The success of temporary private 5G deployments may shift equipment procurement patterns. Traditional carrier procurement cycles prioritize hardware longevity, with equipment expected to operate for 7 to 10 years. Temporary event networks, by contrast, require equipment that can be repurposed across multiple events, traveling from venue to venue. This creates demand for ruggedized, portable network equipment that maintains performance across repeated deployment cycles.

The World Cup deployment may also accelerate the adoption of open radio access network (Open RAN) architectures in temporary settings. Open RAN’s promise of vendor interoperability and software-defined functionality aligns with the requirement for flexible, quickly configurable networks. If Verizon selects Open RAN-compliant equipment for portions of this deployment, it would signal a significant validation for the technology in mission-critical applications. (Source 6: Industry analysis from Open RAN policy frameworks and vendor readiness assessments.)

---

Conclusion and Market Predictions

Verizon’s FIFA World Cup contract represents a strategic inflection point for mega-event connectivity. The shift from fiber-centric to wireless-first infrastructure, enabled by FWA and private 5G, is not merely a technical optimization but a fundamental restructuring of the economic model for temporary high-density connectivity.

Several market trajectories emerge from this analysis:

First, the temporary network services segment will attract increasing investment from telecom operators and infrastructure vendors. The demonstrated ability to deploy stadium-scale connectivity in weeks rather than months creates a new service category that competes directly with traditional fiber leasing models. Operators that invest in pre-configured FWA equipment, deployment tooling, and rapid spectrum authorization processes will capture disproportionate market share.

Second, enterprise customers will adopt private 5G more aggressively following visible demonstrations of reliability under extreme loads. The World Cup’s global audience includes decision-makers from manufacturing, logistics, and entertainment sectors who will extrapolate from stadium performance to their own operational environments. Verizon’s marketing of this deployment as a case study will drive enterprise sales cycles for private 5G solutions.

Third, the competitive dynamics among network equipment vendors will shift toward modular, portable, and software-defined solutions. Vendors that optimize for rapid deployment and spectrum flexibility will outperform those focused on maximum hardware performance at the expense of operational agility.

Fourth, cloud-edge providers will compete more intensively for the temporary edge computing market. The World Cup deployment establishes performance benchmarks for latency, reliability, and operational simplicity that will become industry standards for future mega-event contracts.

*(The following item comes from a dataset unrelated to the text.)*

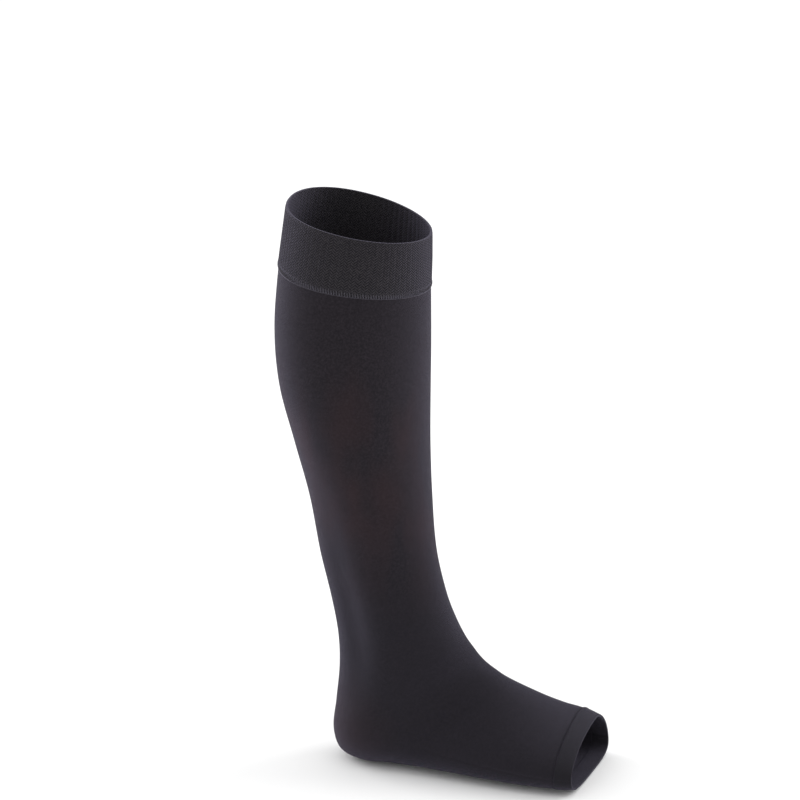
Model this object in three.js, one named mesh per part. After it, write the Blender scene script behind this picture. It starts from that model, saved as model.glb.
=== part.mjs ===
// Open-toe knee-high compression stocking for a right leg, hollow, in the shape it has when worn.
// Millimetres. +X points to the toes, +Y to the inner side of the leg, +Z up.
// The origin is the middle of the top band's hollow, where the calf holds the stocking up.
import * as THREE from 'three';

// ---------- driving sizes ----------
const KNIT_WALL = 1.0;      // circular-knitted leg and foot
const BAND_WALL = 1.8;      // elastic top band
const HEM_WALL = 2.0;       // toe hem, two layers of knit
const BAND_PROUD = 0.4;     // how far the band stands out past the leg knit
const HEM_PROUD = 0.5;      // how far the doubled hem stands out past the foot knit
const SEAM_GAP = 0.4;       // clearance between pieces that are sewn together, measured along the longer side
const HOLD = { x: 18, z: 392 };   // middle of the top band, measured from the heel and the sole

const RIM = 0, BAND_SEAM = 2, HEM_FOLD = 20, TOE_OPENING = 21;   // rows of SECTIONS

// One row per section of the tube, from the rim down the leg, round the heel and along the foot.
// A section is flat: it runs from a back (then sole) point to a front (then instep) point.
// x is measured from the back of the heel, z from the sole, y from the middle of the leg.
const COLUMNS = [
  'backX', 'backZ', 'frontX', 'frontZ',  // ends of the section, seen from the side
  'ridgeY',                              // where the front ridge lies
  'outer', 'inner',                      // half widths to the little-toe and big-toe sides
  'widest',                              // where the width is greatest, 0 at the back, 1 at the front
  'backRound', 'frontRound',             // 2 is an ellipse, more is squarer, less is sharper
  'skew',                                // forward shift per mm towards the inner side
  'hollow',                              // dip beside the heel tendon, as a share of the width
  'rings',                               // steps from this row to the next
];
const SECTIONS = [
  //  back          front        ridge  widths    widest  round       skew  hollow  rings
  [-33.0, 424.5,   70.5, 403.5,   0,   52, 53,   0.46,  2.25, 1.90,  0.00, 0.00,   3],  // 0 rim
  [-36.0, 402.0,   70.5, 384.5,   0,   53, 54,   0.45,  2.25, 1.90,  0.00, 0.00,   3],
  [-39.0, 378.5,   70.0, 363.5,   0,   54, 55,   0.44,  2.20, 1.90,  0.00, 0.00,   3],  // 2 band seam
  [-42.5, 331.0,   70.0, 323.0,   1,   54, 56,   0.43,  2.15, 1.90,  0.00, 0.00,   3],  // calf
  [-39.5, 289.0,   69.5, 285.0,   2,   52, 54,   0.43,  2.10, 1.90,  0.00, 0.00,   3],
  [-29.0, 246.0,   69.5, 245.0,   2,   47, 48,   0.45,  2.05, 1.90,  0.00, 0.00,   3],
  [-18.5, 204.0,   71.0, 205.0,   2,   40, 41,   0.47,  2.00, 1.90,  0.00, 0.03,   3],
  [-11.0, 159.0,   74.5, 163.0,   2,   33, 34,   0.49,  1.90, 1.90,  0.00, 0.08,   3],
  [ -3.0, 124.0,   82.0, 130.0,   2,   32, 32,   0.50,  1.85, 1.90,  0.00, 0.12,   2],  // ankle
  [  2.0,  96.0,   89.0, 110.0,   3,   33, 34,   0.48,  1.85, 1.95,  0.00, 0.12,   2],
  [  3.0,  71.0,   96.0,  96.0,   4,   34, 34,   0.44,  1.90, 1.95,  0.00, 0.08,   3],
  [  0.5,  43.0,  102.0,  87.5,   5,   34, 33,   0.42,  2.00, 1.95,  0.00, 0.03,   3],
  [ -1.5,  21.0,  106.5,  81.5,   6,   34, 32,   0.40,  2.10, 1.95,  0.00, 0.00,   3],  // heel
  [  4.0,   6.0,  111.0,  76.5,   7,   34, 32,   0.38,  2.20, 1.95,  0.01, 0.00,   3],
  [ 20.0,   0.0,  117.0,  71.5,   8,   34, 33,   0.36,  2.40, 1.95,  0.02, 0.00,   2],
  [ 42.0,   0.5,  124.5,  66.0,   9,   34, 34,   0.34,  2.60, 1.95,  0.03, 0.00,   2],
  [ 68.0,   1.0,  133.5,  60.5,  11,   38, 36,   0.32,  2.80, 1.95,  0.05, 0.00,   2],
  [ 96.0,   1.0,  144.0,  55.0,  13,   43, 38,   0.31,  3.00, 1.90,  0.07, 0.00,   2],
  [124.0,   0.5,  155.0,  49.5,  15,   47, 41,   0.31,  3.20, 1.85,  0.09, 0.00,   2],
  [152.0,   0.0,  166.0,  45.0,  17,   50, 43,   0.31,  3.30, 1.80,  0.11, 0.00,   2],
  [178.5,   0.0,  177.5,  41.5,  18,   51, 44,   0.31,  3.30, 1.80,  0.12, 0.00,   3],  // 20 hem fold
  [192.0,   0.5,  189.5,  36.5,  18,   50, 42,   0.33,  3.30, 1.80,  0.12, 0.00,   0],  // 21 opening
].map((row) => Object.fromEntries(COLUMNS.map((name, i) => [name, row[i]])));

const AROUND = 40;          // points round each section

// ---------- shape ----------
// How far along the tube each row lies: the longer of its back and front points' travel.
const travel = SECTIONS.reduce((list, row, i) => {
  if (i === 0) return [0];
  const last = SECTIONS[i - 1];
  const back = Math.hypot(row.backX - last.backX, row.backZ - last.backZ);
  const front = Math.hypot(row.frontX - last.frontX, row.frontZ - last.frontZ);
  return [...list, list[i - 1] + Math.max(back, front)];
}, []);

// Slope of a column at row i, from its neighbours.
function slope(name, i) {
  const a = Math.max(i - 1, 0), b = Math.min(i + 1, SECTIONS.length - 1);
  return (SECTIONS[b][name] - SECTIONS[a][name]) / (travel[b] - travel[a]);
}

// The section at a distance along the tube: a cubic through the rows, column by column.
function sectionAt(distance) {
  let i = travel.findIndex((end) => end > distance) - 1;
  if (i < 0) i = distance <= 0 ? 0 : SECTIONS.length - 2;
  const span = travel[i + 1] - travel[i];
  const t = (distance - travel[i]) / span;
  const section = {};
  for (const name of COLUMNS) {
    const from = SECTIONS[i][name], to = SECTIONS[i + 1][name];
    section[name] = from * (2 * t ** 3 - 3 * t ** 2 + 1) + to * (3 * t ** 2 - 2 * t ** 3)
      + span * slope(name, i) * (t ** 3 - 2 * t ** 2 + t) + span * slope(name, i + 1) * (t ** 3 - t ** 2);
  }
  return section;
}

// A point of the knit's outer face; angle 0 is the front, a quarter turn is the inner side.
function knitPoint(distance, angle) {
  const s = sectionAt(distance);
  const c = Math.cos(angle), d = Math.sin(angle);
  const front = c > 0;
  const power = 2 / (front ? s.frontRound : s.backRound);
  const reach = Math.abs(c) ** power, side = Math.abs(d) ** power;
  const along = s.widest + (front ? (1 - s.widest) * reach : -s.widest * reach);
  const ridge = front ? s.ridgeY : s.ridgeY * 0.3;
  const dip = 1 - s.hollow * Math.exp(-(((along - 0.2) / 0.13) ** 2));
  const y = ridge + ((d > 0 ? s.inner : -s.outer) - ridge) * side * dip;
  return new THREE.Vector3(
    s.backX + (s.frontX - s.backX) * along + s.skew * y - HOLD.x,
    y,
    s.backZ + (s.frontZ - s.backZ) * along - HOLD.z,
  );
}

// Outward direction of the knit at a point, from two short steps over its face.
function outward(distance, angle) {
  const step = 0.5, turn = 0.01;
  const down = knitPoint(distance + step, angle).sub(knitPoint(distance - step, angle));
  const round = knitPoint(distance, angle + turn).sub(knitPoint(distance, angle - turn));
  return round.cross(down).normalize().negate();
}

// Distances of the rings between two rows, each end moved in by its share of the seam gap.
function ringDistances(first, last, gapBefore, gapAfter) {
  const list = [];
  for (let i = first; i < last; i++) {
    const n = SECTIONS[i].rings;
    for (let k = 0; k < n; k++) list.push(travel[i] + (travel[i + 1] - travel[i]) * k / n);
  }
  list.push(travel[last] - gapAfter);
  list[0] += gapBefore;
  return list;
}

// A hollow wall through rings of points, outside the knit's face by `proud`.
function wall(distances, thickness, proud) {
  const points = [], faces = [];
  const rings = distances.length - 1;
  for (const depth of [proud, proud - thickness]) {
    for (const distance of distances) {
      for (let a = 0; a < AROUND; a++) {
        const angle = 2 * Math.PI * a / AROUND;
        points.push(...knitPoint(distance, angle).addScaledVector(outward(distance, angle), depth));
      }
    }
  }
  const at = (layer, ring, a) => (layer * (rings + 1) + ring) * AROUND + a % AROUND;
  const quad = (a, b, c, d) => faces.push(a, b, c, a, c, d);
  for (let a = 0; a < AROUND; a++) {
    for (let r = 0; r < rings; r++) {
      quad(at(0, r, a), at(0, r + 1, a), at(0, r + 1, a + 1), at(0, r, a + 1));
      quad(at(1, r, a), at(1, r, a + 1), at(1, r + 1, a + 1), at(1, r + 1, a));
    }
    quad(at(0, 0, a), at(0, 0, a + 1), at(1, 0, a + 1), at(1, 0, a));
    quad(at(0, rings, a), at(1, rings, a), at(1, rings, a + 1), at(0, rings, a + 1));
  }
  const geometry = new THREE.BufferGeometry();
  geometry.setAttribute('position', new THREE.Float32BufferAttribute(points, 3));
  geometry.setIndex(faces);
  geometry.computeVertexNormals();
  return geometry;
}

function piece(name, geometry, color, roughness) {
  const mesh = new THREE.Mesh(geometry, new THREE.MeshStandardMaterial({ color, roughness, metalness: 0 }));
  mesh.name = name;
  return mesh;
}

// ---------- the three pieces ----------
const stocking = new THREE.Group();
stocking.name = 'compression_stocking';
const half = SEAM_GAP / 2;
stocking.add(
  piece('top_band', wall(ringDistances(RIM, BAND_SEAM, 0, half), BAND_WALL, BAND_PROUD), 0x302d31, 0.9),
  piece('leg_and_foot', wall(ringDistances(BAND_SEAM, HEM_FOLD, half, half), KNIT_WALL, 0), 0x2d2a2e, 0.8),
  piece('toe_hem', wall(ringDistances(HEM_FOLD, TOE_OPENING, half, 0), HEM_WALL, HEM_PROUD), 0x2d2a2e, 0.8),
);

export default stocking;
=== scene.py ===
"""Open-toe knee-high compression stocking in the shape it has when worn.

A sheer-fine dark knit tube for leg and foot, an elastic relief-knit band sewn on at the top with a flat
overlock seam, and a doubled hem round the open toe. Lengths in the tables are millimetres, measured from
the back of the heel and the sole; everything placed in the scene is in metres in the part's own frame.
"""
import logging
import math
from dataclasses import dataclass, field
from enum import Enum

import bpy
import numpy as np
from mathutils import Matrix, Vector


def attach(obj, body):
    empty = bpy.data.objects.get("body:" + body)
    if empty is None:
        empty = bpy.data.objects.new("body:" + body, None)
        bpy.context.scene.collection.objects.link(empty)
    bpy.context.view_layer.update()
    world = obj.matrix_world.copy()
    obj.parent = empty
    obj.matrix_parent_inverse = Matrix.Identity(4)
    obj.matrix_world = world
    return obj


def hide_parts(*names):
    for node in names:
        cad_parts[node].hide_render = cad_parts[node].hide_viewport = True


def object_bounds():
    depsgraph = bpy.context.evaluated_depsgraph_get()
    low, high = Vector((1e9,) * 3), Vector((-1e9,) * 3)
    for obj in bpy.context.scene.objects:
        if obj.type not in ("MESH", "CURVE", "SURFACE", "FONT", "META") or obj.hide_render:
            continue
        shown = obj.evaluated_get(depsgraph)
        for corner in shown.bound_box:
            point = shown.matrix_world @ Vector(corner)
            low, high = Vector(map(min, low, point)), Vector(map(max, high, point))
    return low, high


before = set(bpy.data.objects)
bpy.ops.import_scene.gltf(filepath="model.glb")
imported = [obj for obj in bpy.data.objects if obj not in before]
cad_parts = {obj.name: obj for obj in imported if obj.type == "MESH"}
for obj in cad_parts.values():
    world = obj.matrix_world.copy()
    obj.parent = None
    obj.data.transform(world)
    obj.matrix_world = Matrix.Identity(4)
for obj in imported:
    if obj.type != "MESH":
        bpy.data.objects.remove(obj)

CAD_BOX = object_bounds()
MM = 0.001
TURN = 2.0 * math.pi
DOWN_STEP = 0.5  # millimetres each way along the tube, for its direction there
ROUND_STEP = 0.01  # radians each way round it
ARC_POINTS = 1441  # points round a section that is divided by arc length
GIRTH_POINTS = 721  # points round a section whose girth is measured
THREAD_STEPS = 7  # places along a short thread
THREAD_SIDES = 6  # points round any thread
Colour = tuple[float, float, float, float]
log = logging.getLogger("stocking")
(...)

The ultimate significance of this contract extends beyond the World Cup itself. By demonstrating that temporary, wireless-first networks can match or exceed the performance of permanent fiber infrastructure, Verizon has established a precedent that will influence stadium construction, event planning, and smart-city deployments for the next decade. The economic logic is clear: when connectivity can be provisioned as a service rather than constructed as infrastructure, the barriers to hosting high-density events are substantially lowered, and the market for temporary network capacity expands commensurately.